Run a regular crawl with any standard SEO crawler tool to identify orphans, then fix them by adding contextual internal links from related pages.

How to plan internal linking when launching new content

Every new blog post or page should include:

  1. At least one link to the parent pillar page (if it is a cluster post)
  2. At least two links to related cluster posts in the same topic family
  3. Where natural, one link to a service or product page that converts
  4. One link to an external authoritative source (citation, not internal)

And after publishing, the inverse: identify 2-3 existing pages that should link to this new content, and add contextual links from those pages back to the new one.

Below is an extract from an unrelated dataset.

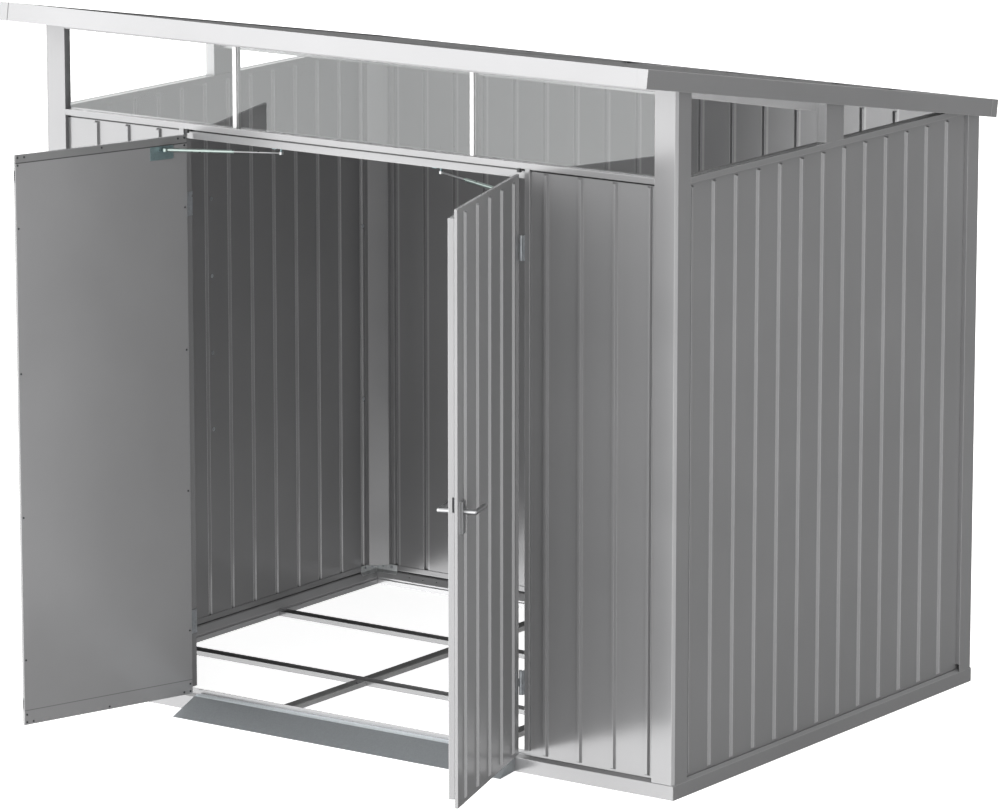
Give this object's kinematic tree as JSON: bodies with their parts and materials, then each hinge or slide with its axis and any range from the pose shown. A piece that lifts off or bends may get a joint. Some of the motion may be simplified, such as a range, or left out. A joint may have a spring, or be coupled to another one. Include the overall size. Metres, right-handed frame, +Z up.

How often to audit internal linking

Quarterly. The standard process:

  1. Crawl the site with any standard SEO crawler.
  2. Pull the report of pages with fewest incoming internal links.
  3. Pull the report of orphan pages (zero incoming internal links).
  4. For each underlinked or orphaned page worth ranking, identify 2-3 existing pages that should link to it and add the links.
  5. For pages with overwhelming incoming links (often the homepage), consider whether some of those links should be redirected to deeper service or product pages instead.

Common mistakes

  • “Click here” anchors. Generic anchor text wastes the linking opportunity. Use descriptive anchors.
  • Linking everything to the homepage. The homepage typically already has the most authority; pushing more equity there is wasted. Send equity to the pages that need it most (deeper service and product pages).
  • Nofollow on internal links. Adding rel=”nofollow” to internal links blocks the equity transfer. Internal links should be regular (follow) links.
  • Excessive linking. 50+ links on a single page dilutes the signal each link passes. Keep body internal link count reasonable (3-15 depending on content length).
  • Linking from low-authority to high-authority pages. Equity tends to flow toward already-authoritative pages, which is rarely the goal. Plan link flows from authoritative pages to ones that need the boost, not the reverse.